(Records from a data source)
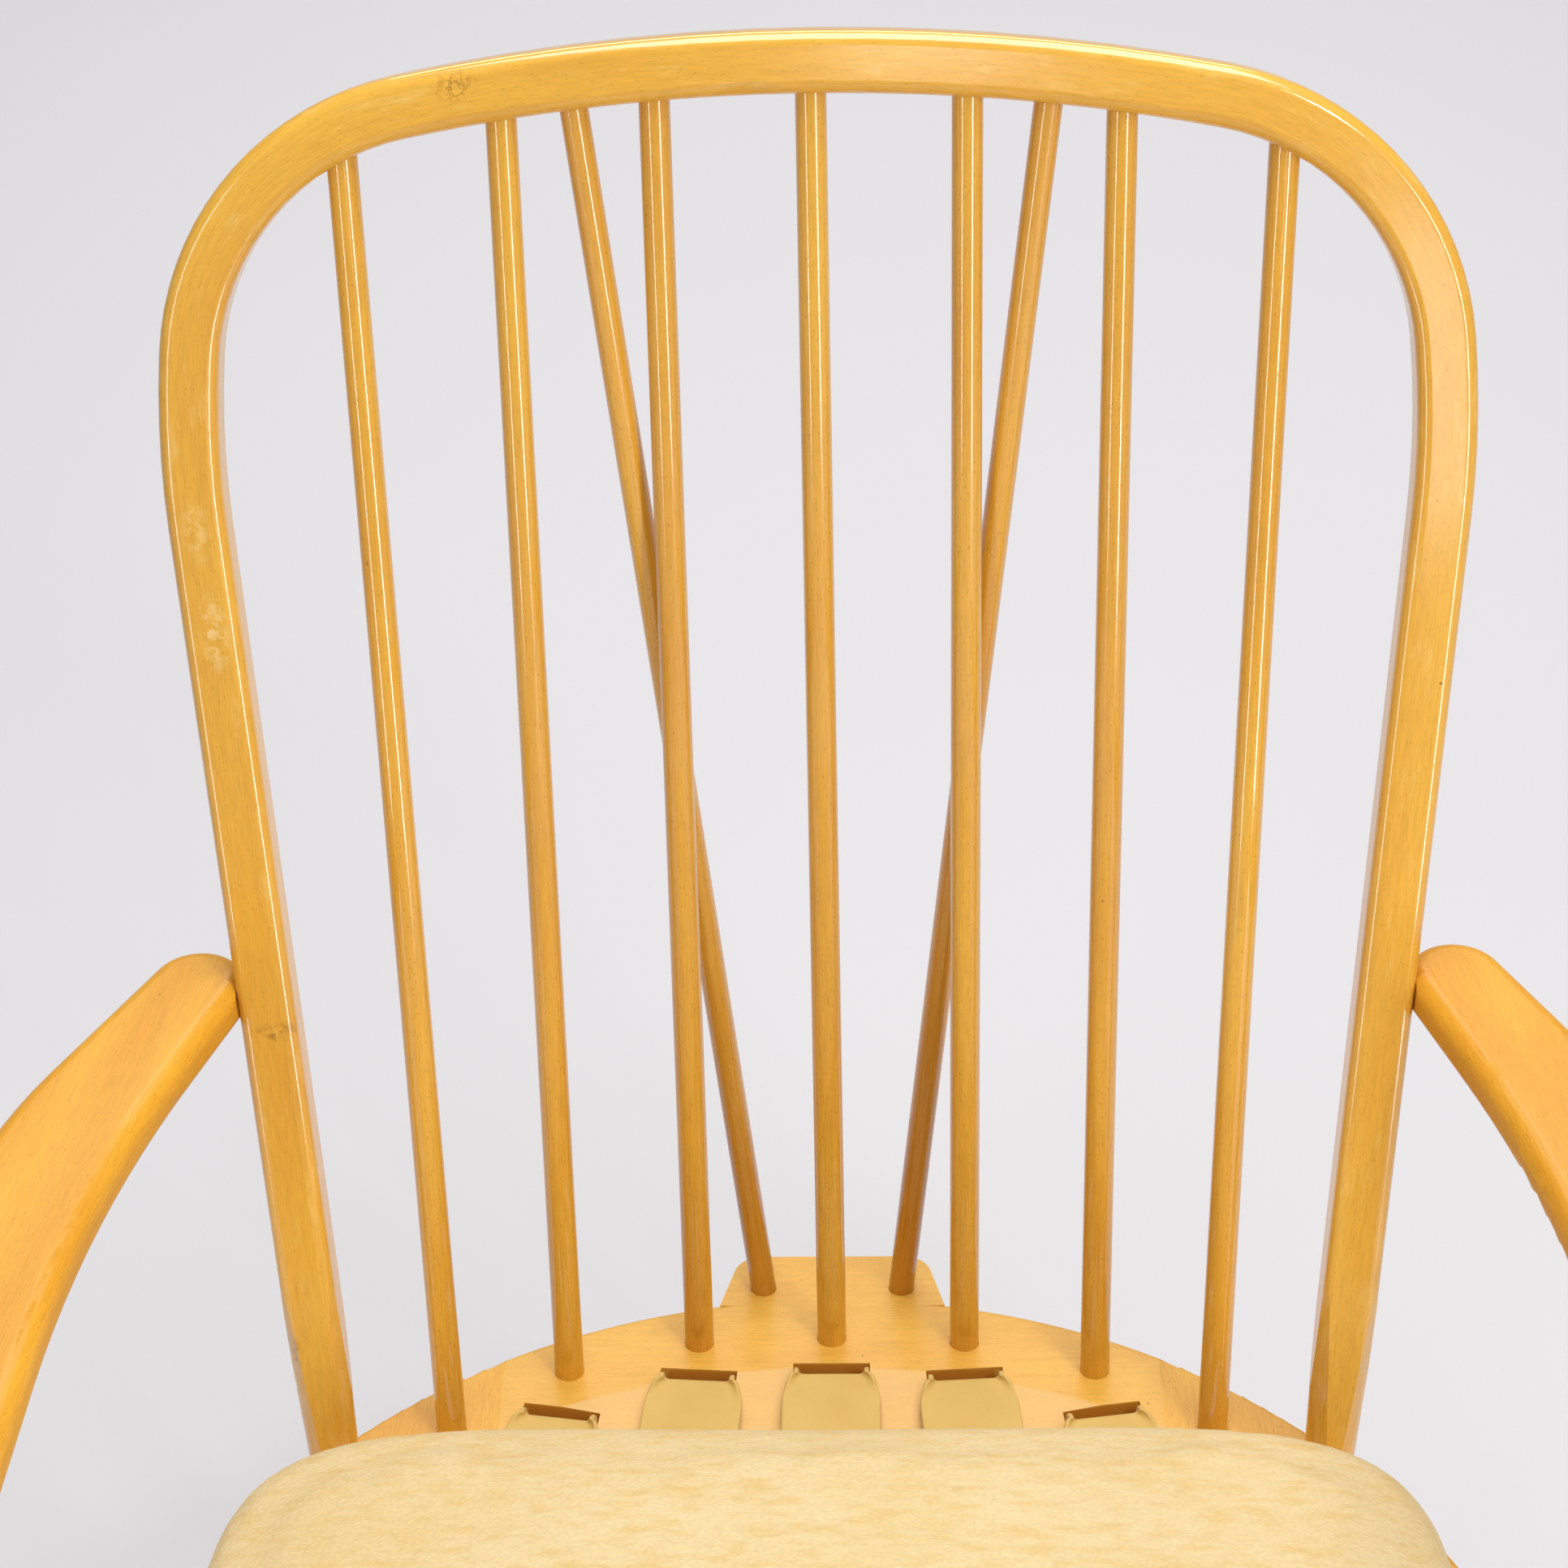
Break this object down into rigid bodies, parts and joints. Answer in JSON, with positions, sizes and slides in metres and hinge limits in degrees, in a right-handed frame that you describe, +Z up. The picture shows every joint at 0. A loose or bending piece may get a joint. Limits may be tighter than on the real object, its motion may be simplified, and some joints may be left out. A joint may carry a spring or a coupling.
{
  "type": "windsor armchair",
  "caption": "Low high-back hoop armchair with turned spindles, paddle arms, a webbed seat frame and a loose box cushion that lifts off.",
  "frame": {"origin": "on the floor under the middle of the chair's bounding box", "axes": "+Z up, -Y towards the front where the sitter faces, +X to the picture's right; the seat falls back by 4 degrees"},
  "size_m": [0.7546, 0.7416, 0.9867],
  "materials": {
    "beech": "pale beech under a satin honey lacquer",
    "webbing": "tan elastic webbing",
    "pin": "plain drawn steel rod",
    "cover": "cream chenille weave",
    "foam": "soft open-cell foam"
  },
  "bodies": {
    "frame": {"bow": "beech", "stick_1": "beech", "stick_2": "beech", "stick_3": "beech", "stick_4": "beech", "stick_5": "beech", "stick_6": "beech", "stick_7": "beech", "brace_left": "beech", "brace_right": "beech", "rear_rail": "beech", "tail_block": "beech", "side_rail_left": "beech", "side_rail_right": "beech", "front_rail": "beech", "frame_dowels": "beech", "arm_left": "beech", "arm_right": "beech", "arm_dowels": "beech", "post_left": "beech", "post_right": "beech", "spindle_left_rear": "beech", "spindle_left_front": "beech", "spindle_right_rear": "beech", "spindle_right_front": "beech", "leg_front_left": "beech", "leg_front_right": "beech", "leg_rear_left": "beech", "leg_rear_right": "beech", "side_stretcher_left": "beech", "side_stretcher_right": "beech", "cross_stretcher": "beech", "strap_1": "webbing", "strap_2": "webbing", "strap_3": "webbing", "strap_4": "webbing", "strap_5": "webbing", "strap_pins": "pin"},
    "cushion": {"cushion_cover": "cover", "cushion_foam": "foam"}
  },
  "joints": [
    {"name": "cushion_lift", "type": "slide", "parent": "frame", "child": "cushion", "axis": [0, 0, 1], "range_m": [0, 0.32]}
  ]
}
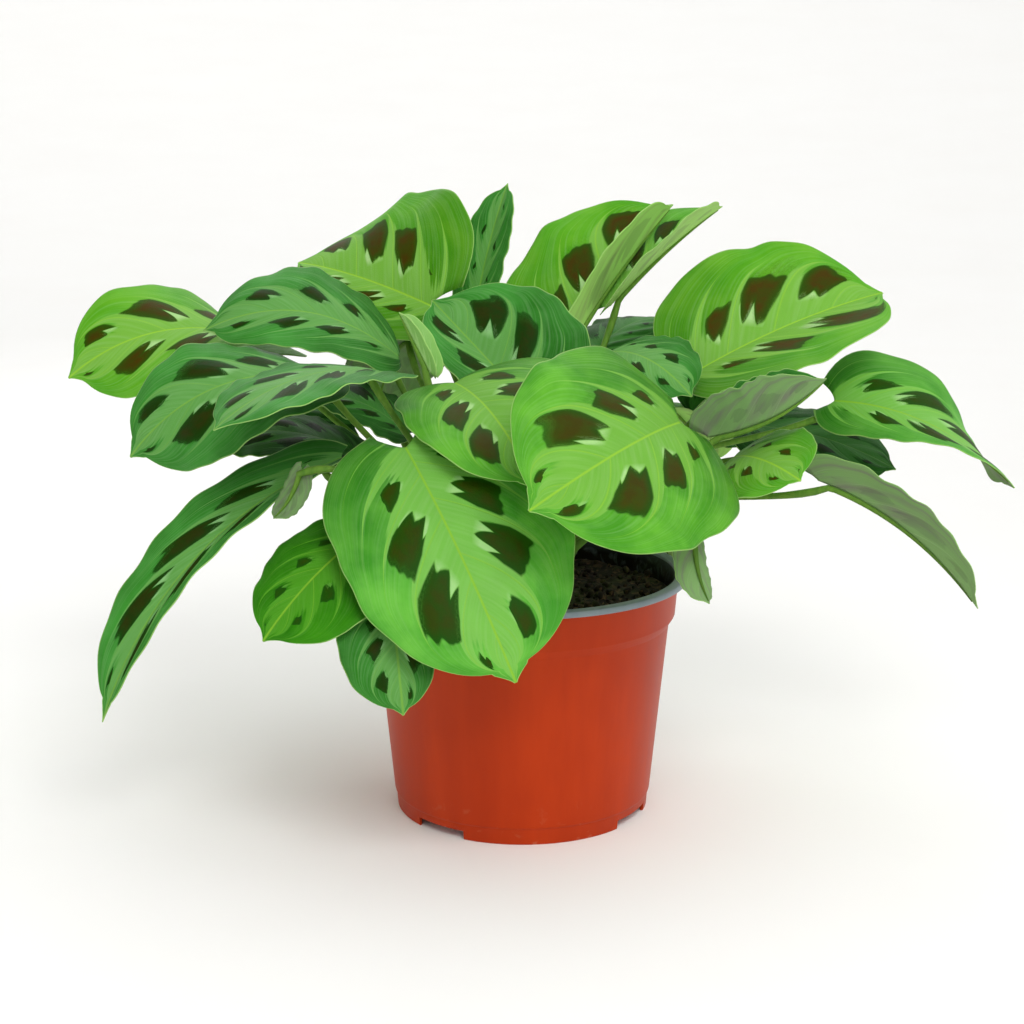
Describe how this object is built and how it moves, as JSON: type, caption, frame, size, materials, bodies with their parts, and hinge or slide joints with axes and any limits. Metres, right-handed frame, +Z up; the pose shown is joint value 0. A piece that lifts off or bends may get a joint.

→ **WHAT IS NEEDED**:
Repeat the listing above without any change.

→ **EXERCISE ANSWER**:
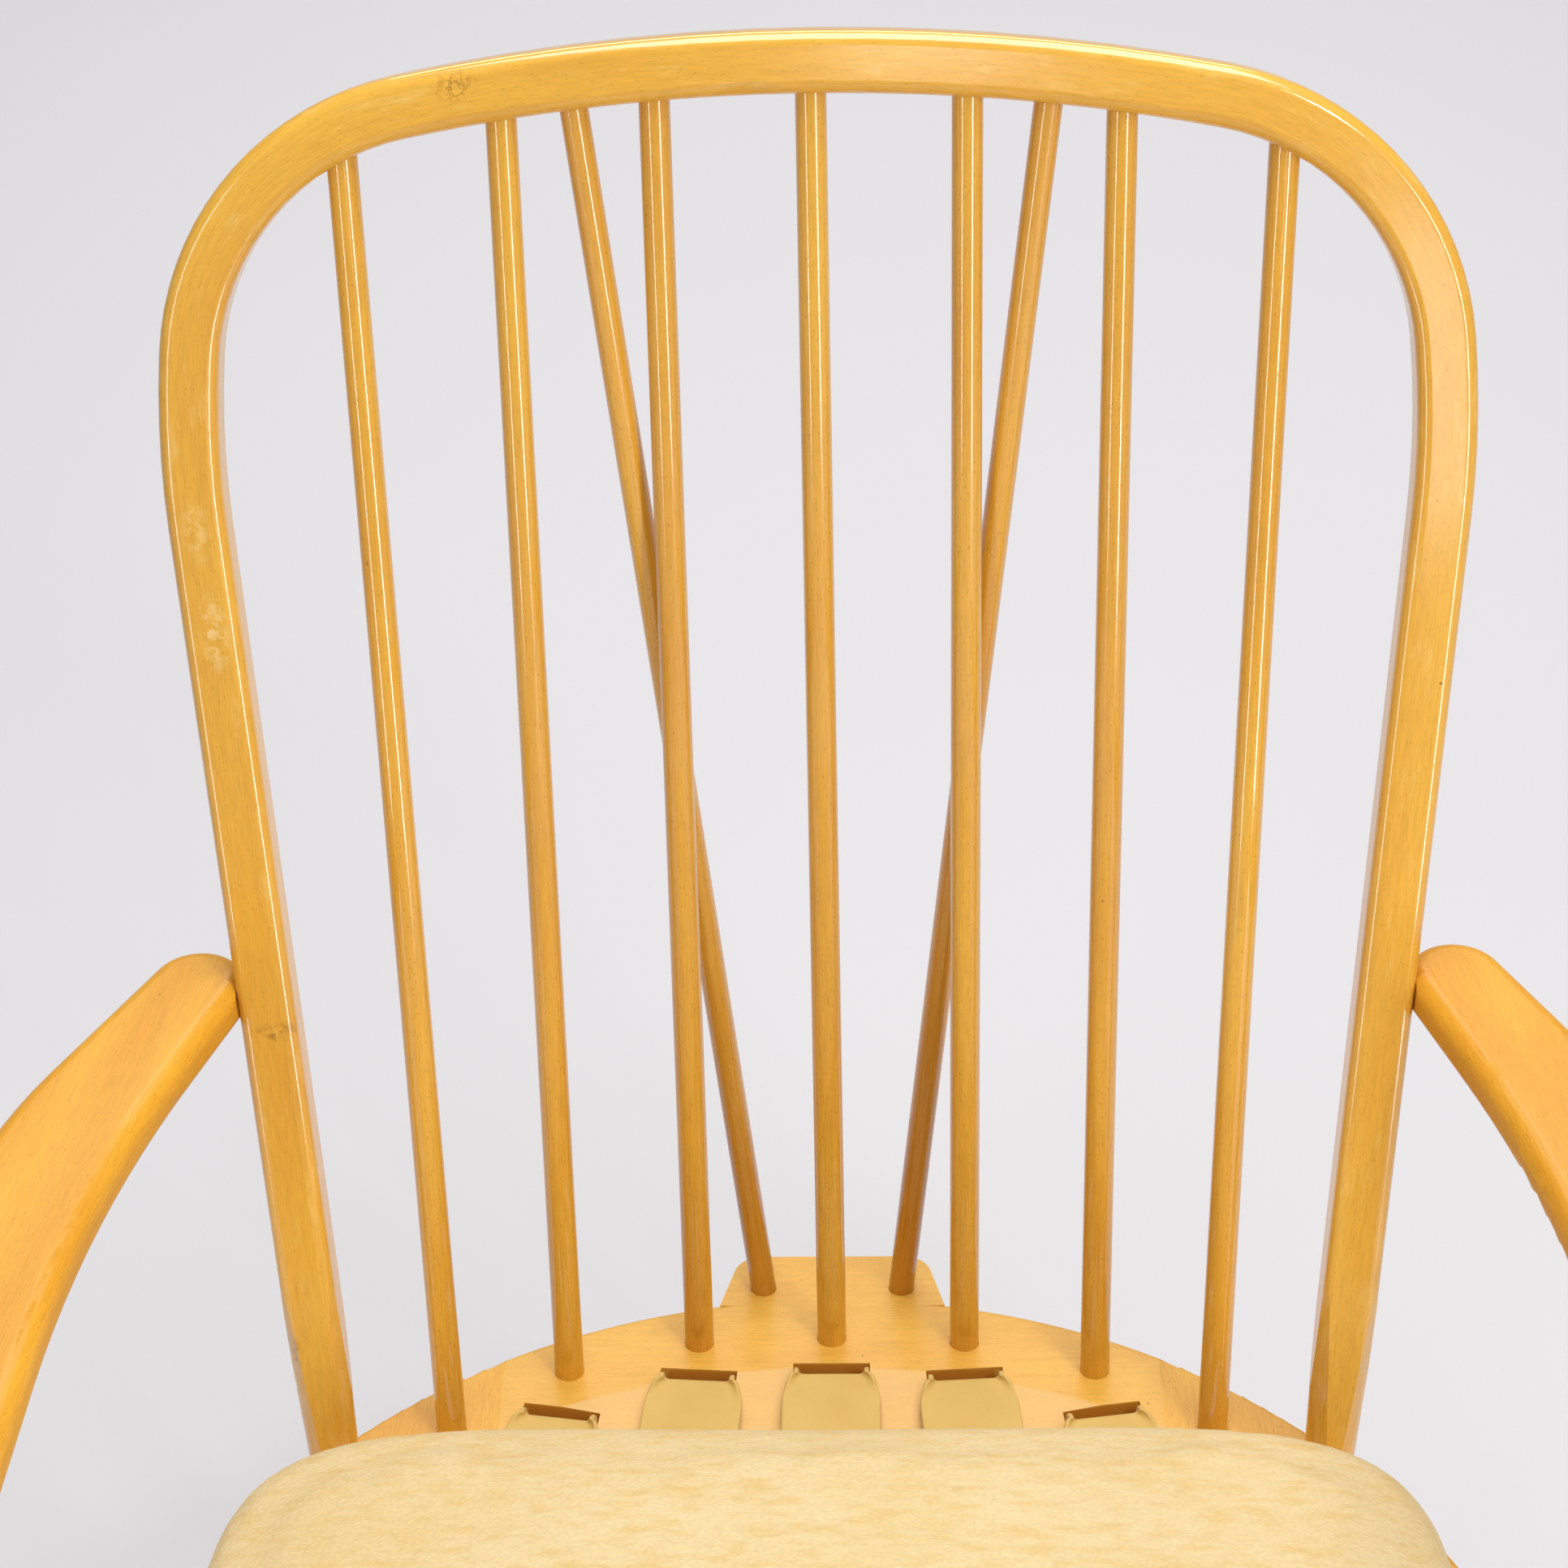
Break this object down into rigid bodies, parts and joints. Answer in JSON, with positions, sizes and slides in metres and hinge limits in degrees, in a right-handed frame that you describe, +Z up. The picture shows every joint at 0. A loose or bending piece may get a joint. Limits may be tighter than on the real object, its motion may be simplified, and some joints may be left out. A joint may carry a spring or a coupling.
{
  "type": "windsor armchair",
  "caption": "Low high-back hoop armchair with turned spindles, paddle arms, a webbed seat frame and a loose box cushion that lifts off.",
  "frame": {"origin": "on the floor under the middle of the chair's bounding box", "axes": "+Z up, -Y towards the front where the sitter faces, +X to the picture's right; the seat falls back by 4 degrees"},
  "size_m": [0.7546, 0.7416, 0.9867],
  "materials": {
    "beech": "pale beech under a satin honey lacquer",
    "webbing": "tan elastic webbing",
    "pin": "plain drawn steel rod",
    "cover": "cream chenille weave",
    "foam": "soft open-cell foam"
  },
  "bodies": {
    "frame": {"bow": "beech", "stick_1": "beech", "stick_2": "beech", "stick_3": "beech", "stick_4": "beech", "stick_5": "beech", "stick_6": "beech", "stick_7": "beech", "brace_left": "beech", "brace_right": "beech", "rear_rail": "beech", "tail_block": "beech", "side_rail_left": "beech", "side_rail_right": "beech", "front_rail": "beech", "frame_dowels": "beech", "arm_left": "beech", "arm_right": "beech", "arm_dowels": "beech", "post_left": "beech", "post_right": "beech", "spindle_left_rear": "beech", "spindle_left_front": "beech", "spindle_right_rear": "beech", "spindle_right_front": "beech", "leg_front_left": "beech", "leg_front_right": "beech", "leg_rear_left": "beech", "leg_rear_right": "beech", "side_stretcher_left": "beech", "side_stretcher_right": "beech", "cross_stretcher": "beech", "strap_1": "webbing", "strap_2": "webbing", "strap_3": "webbing", "strap_4": "webbing", "strap_5": "webbing", "strap_pins": "pin"},
    "cushion": {"cushion_cover": "cover", "cushion_foam": "foam"}
  },
  "joints": [
    {"name": "cushion_lift", "type": "slide", "parent": "frame", "child": "cushion", "axis": [0, 0, 1], "range_m": [0, 0.32]}
  ]
}
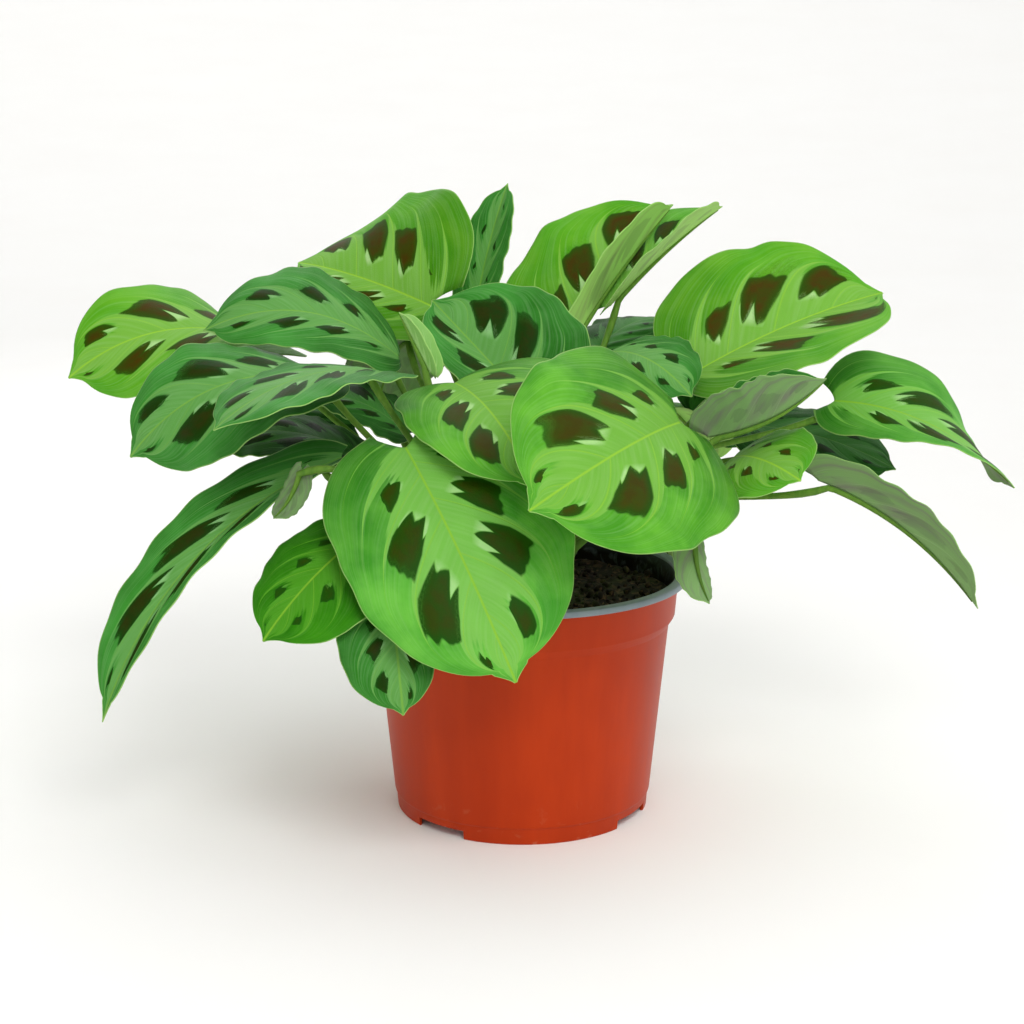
Describe how this object is built and how it moves, as JSON: type, caption, frame, size, materials, bodies with their parts, and hinge or slide joints with axes and any limits. Metres, right-handed frame, +Z up; the pose shown is joint value 0. A piece that lifts off or bends may get a joint.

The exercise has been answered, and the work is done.